The film follows Folman, an Israeli soldier in the 1982 invasion of Lebanon. He’s now tormented by recurring nightmares of the war and the subsequent refugee camp massacre of Palestinian civilians. Folman tries to piece together his fragmented memories to understand his role in the massacre – he interviews old friends who were in his battalion and compares recollections. Through the prism of their collected memories, a clear picture of the massacre emerges.

The innovative animation and the surreal, dream-like narrative recalls Richard Linklater’s Waking Life and A Scanner Darkly. But the animation is both a strength and a weakness. On one hand, it helps successfully portray the war as absurd and futile. On the other hand, the comic-book animation limits the emotional range of the soldiers. Most of them look passive and glazed throughout.
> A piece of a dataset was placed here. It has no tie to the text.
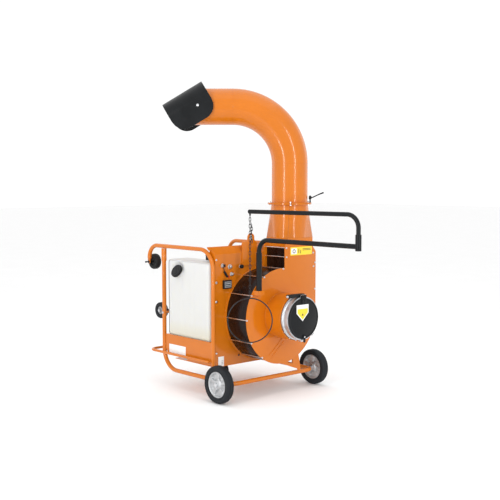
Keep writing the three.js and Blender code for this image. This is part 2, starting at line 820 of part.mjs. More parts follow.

Not a single tear is shed in the face of numerous tragic events. Consequently, the documentary becomes more or less a series of episodic vignettes that lack emotional punch. Why is the middle-aged Folman trying so hard to remember the war? How does their post-traumatic stress affect the lives of these soldiers? There’s little evidence of PTSD in Folman or his friends. They’re just successful people who can’t seem and don’t want to remember anything about the war and occasionally have unsettling dreams. Consequently, the emotional stakes seem unusually low for a film that is essential about a war crime.

Waltz With Bashir does what recent films like Jarhead, Black Hawk Down and Apocalpyse Now have done before. It successfully portrays war as horrible, grim and absurd. But as a documentary, one expects to come away knowing a little more about the price these former soldiers pay today.